→ YOUR GOAL
Only the number is wanted: how many lines contain the word "from"?
— Start —
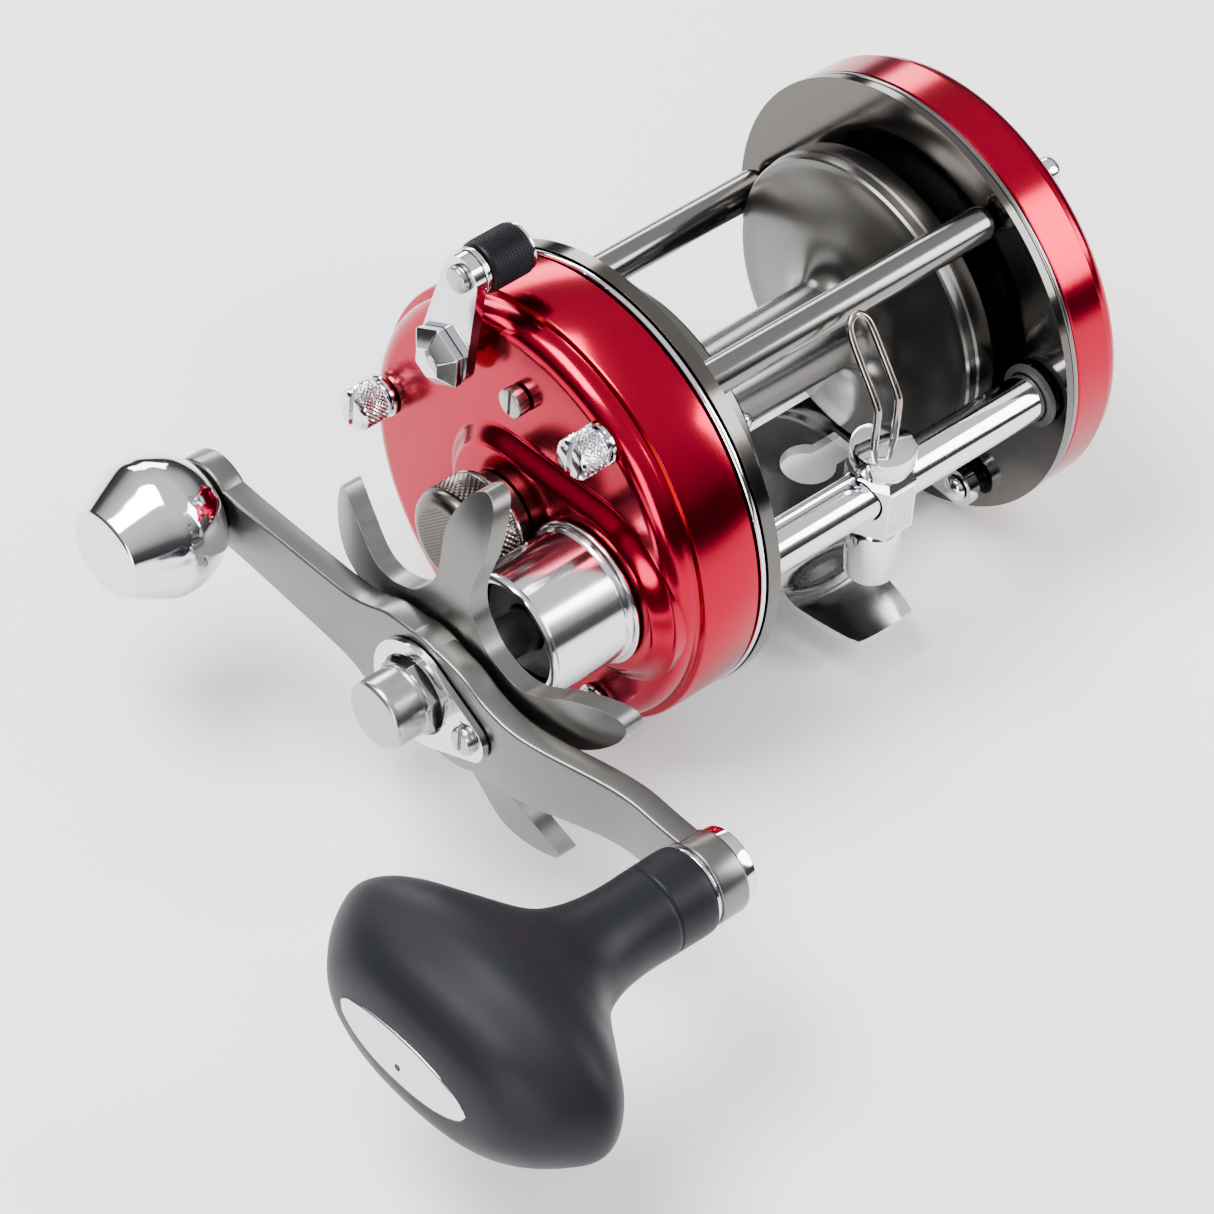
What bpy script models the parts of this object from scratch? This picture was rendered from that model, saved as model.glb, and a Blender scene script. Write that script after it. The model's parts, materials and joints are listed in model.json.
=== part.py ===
"""Round level-wind baitcasting reel, modelled as the separate pieces it comes apart into.

The plates' common axis runs along X, with the handle at -X, and the spool sits a little off it.
The line leaves towards -Y, and +Z is up.
The origin is the middle of the reel foot's flat underside, which sits on the rod.
Sizes are in millimetres, and MM turns them into Blender's metres when a mesh is made.
"""

import math

import bmesh
import bpy
from mathutils import Vector
from mathutils.geometry import tessellate_polygon

MM = 0.001
GAP = 0.3  # air left between two pieces that touch
RUNNING = 0.35  # air round a shaft, pin or screw in its hole
FINE, MEDIUM, COARSE, TINY = 48, 28, 18, 10  # sides of round pieces, large to small

# Frame: two round plates joined by pillars
FRAME_WIDTH = 53.4
PLATE_RADIUS = 33.0
PLATE_THICKNESS = 2.2
LEFT_PLATE_THICKNESS = 1.2
TRIM_THICKNESS = 0.8
PILLAR_RADIUS = 2.6
PILLAR_CIRCLE = 28.5
PILLAR_ANGLES = {"rear": -88.0, "top": 30.5, "bottom": 142.5}
AXIS_HEIGHT = 25.8  # centre of the plates above the underside of the foot's deck
FOOT_METAL = 1.8
DECK_HALF = 21.3
TONGUE_DROP = 2.5
TONGUE_REACH = 28.4
SCREW_RADIUS = 1.1
SCREW_DEPTH = 5.0

# Side covers
COVER_WALL = 1.5
RIGHT_COVER_DEPTH = 13.4
LEFT_COVER_DEPTH = 8.4
SHOULDER_DEPTH = 3.6
SHOULDER_STEP = 0.9
BOSS_HEIGHT = 2.2
BOSS_CHAMFER = 1.3

# Gears
DRIVE_MODULE = 0.65
MAIN_TEETH = 43
PINION_TEETH = 12
WIND_MODULE = 0.6
SPOOL_COG_TEETH = 12
IDLER_TEETH = 36
WORM_GEAR_TEETH = 11
GEAR_WIDTH = 3.0
BRIDGE_METAL = 1.6
IDLER_STUD_RADIUS = 1.5
DOG_STUD_RADIUS = 0.9
DOG_THICKNESS = 1.0

# Spool, whose axis is given as (y, z) from the centre of the plates
SPOOL_AT = (1.5, 0.7)
SPOOL_RADIUS = 23.2
ARBOR_RADIUS = 6.65
SPOOL_END_CLEARANCE = 2.9
SPOOL_SHAFT_RADIUS = 1.5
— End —
→ REPLY
4